Esses curandeiros, que deveriam ser guardiões das nossas tradições, muitas vezes são catalisadores de tragédias. Como é possível que, em pleno século XXI, pessoas recorram a tais práticas para justificar fracassos pessoais? Por que é mais fácil culpar os pais do que assumir responsabilidades? Joaquina não é uma feiticeira. É uma mãe que amamentou, criou, chorou e lutou pelo filho. Mas, no final, tornou-se vítima dele.
Enquanto deixava o centro, a pergunta ecoava na minha mente: quando perdemos a nossa humanidade? Os filhos, que deveriam proteger os pais, agora são os algozes. A tradição, que deveria ser um pilar de união e respeito, tornou-se uma arma letal nas mãos de quem não entende o seu verdadeiro valor.
E quanto aos curandeiros? Não têm responsabilidade alguma neste ciclo de violência? Até que ponto eles contribuem para a construção de uma sociedade mais justa? Não deveriam ser educadores do amor e do respeito ao próximo, em vez de perpetuarem o ódio e a destruição de laços familiares?
Joaquina é apenas uma entre milhares. A violência contra os idosos é uma ferida aberta que denuncia o nosso fracasso enquanto sociedade. Somos um povo que canta o amor, mas que o mata em silêncio nas casas de Massinga, Vilankulo ou Morrumbene.
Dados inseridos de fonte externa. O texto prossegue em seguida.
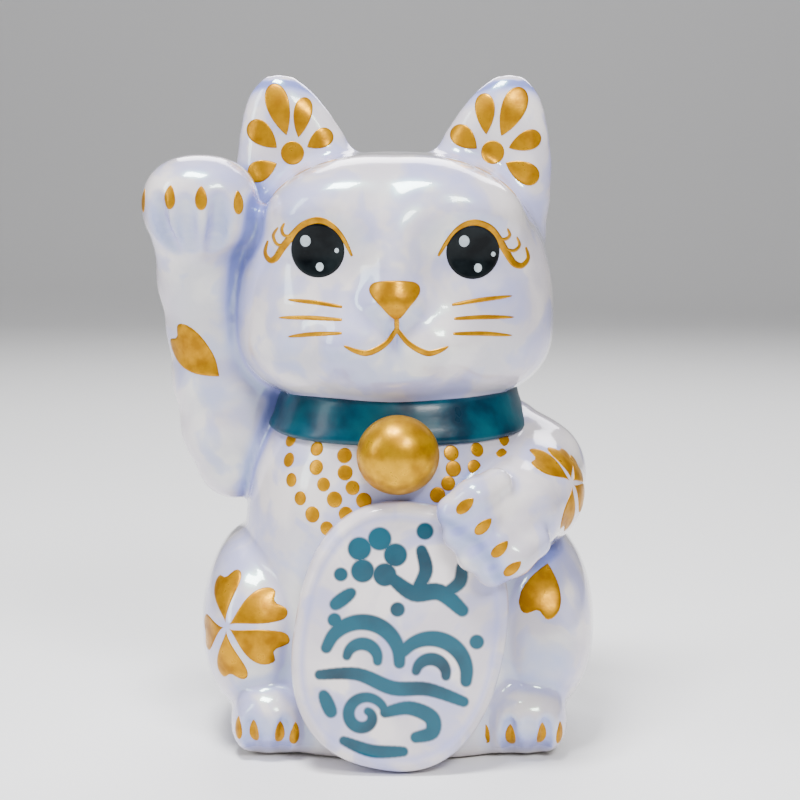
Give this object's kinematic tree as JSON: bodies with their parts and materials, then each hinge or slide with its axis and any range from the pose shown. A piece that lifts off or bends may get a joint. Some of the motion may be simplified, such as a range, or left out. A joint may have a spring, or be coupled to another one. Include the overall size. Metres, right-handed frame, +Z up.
{
  "type": "ceramic cat figurine",
  "caption": "Seated ceramic cat coin bank with one paw raised, holding an oval plaque, with collar, bell, coin slot and base stopper.",
  "frame": {"origin": "on the standing surface, under the middle of the whole outline", "axes": "+Z up, the cat looks along -Y, +X is to the viewer's right, the raised paw is on the -X side"},
  "size_m": [0.1216, 0.1014, 0.18],
  "materials": {
    "white_glaze": "glossy pearl lustre over white glaze, lavender where it pools",
    "plaque_glaze": "glossy pearl glaze with soft-edged teal brush motifs",
    "teal_glaze": "glossy deep teal",
    "gold_paint": "satin metallic gold overglaze paint",
    "eye_black": "glossy black overglaze paint",
    "stopper_rubber": "soft off-white plug"
  },
  "bodies": {
    "figurine": {"torso_shell": "white_glaze", "head_shell": "white_glaze", "left_ear": "white_glaze", "right_ear": "white_glaze", "raised_arm": "white_glaze", "lowered_arm": "white_glaze", "plaque": "plaque_glaze", "collar": "teal_glaze", "bell": "gold_paint", "left_hind_foot": "white_glaze", "right_hind_foot": "white_glaze", "tail": "white_glaze"},
    "stopper": {"base_stopper": "stopper_rubber"}
  },
  "joints": [
    {"name": "stopper_pull", "type": "slide", "parent": "figurine", "child": "stopper", "axis": [0, 0, -1], "range_m": [0, 0.03]}
  ]
}
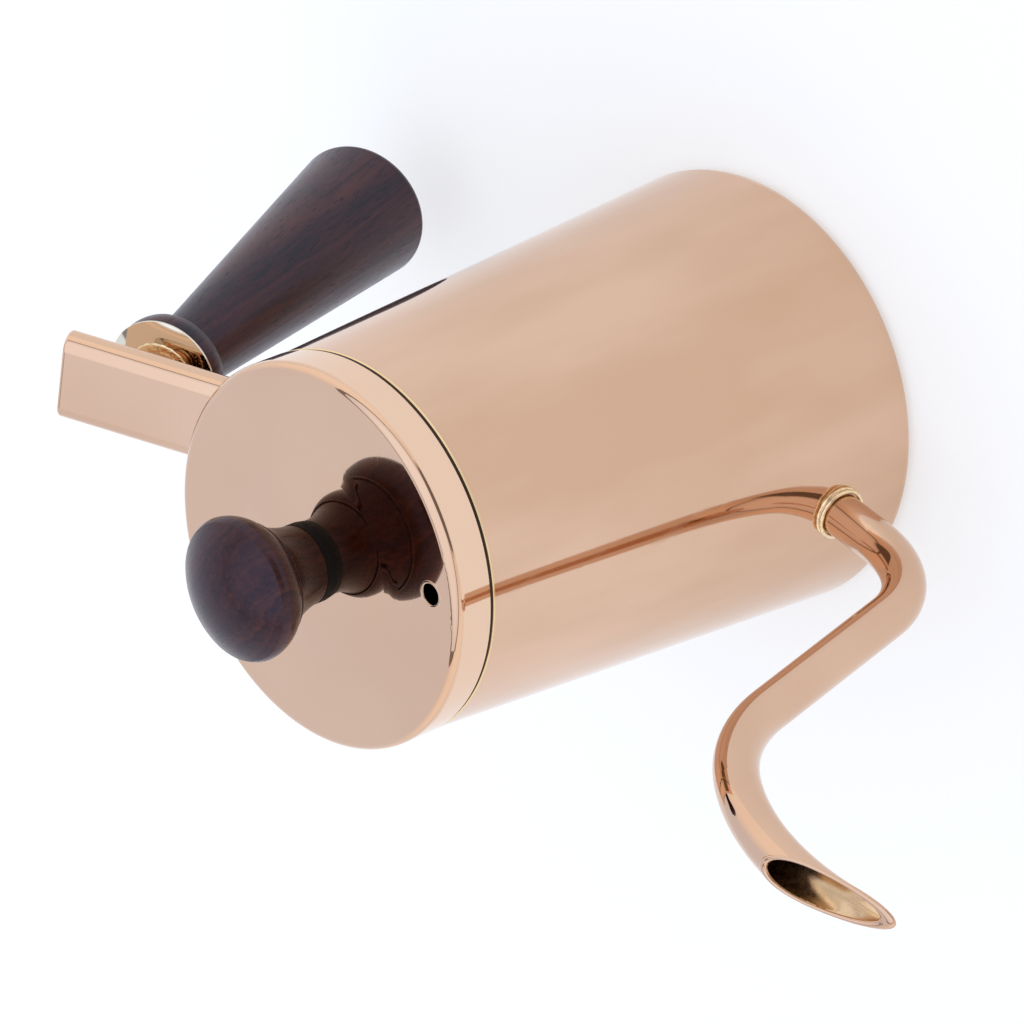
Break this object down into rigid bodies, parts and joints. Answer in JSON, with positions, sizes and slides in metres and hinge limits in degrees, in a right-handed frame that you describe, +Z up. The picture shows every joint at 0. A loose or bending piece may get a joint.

Ao regressar, as palavras de Joaquina ecoavam na minha mente: “Eu só queria que ele me chamasse de mãe outra vez.” E eu pergunto a cada um de nós: onde está o amor que juramos às nossas mães e pais quando eles nos carregavam no colo? Quando perdemos a capacidade de os ver como os seres que mais nos amaram?
Talvez ainda haja tempo para nos reencontrarmos com a humanidade perdida. Porque, no fim, o que resta é a pergunta que Joaquina nunca deixou de se fazer: “Mãe, não me mates mais.” Mas quem, realmente, matou quem?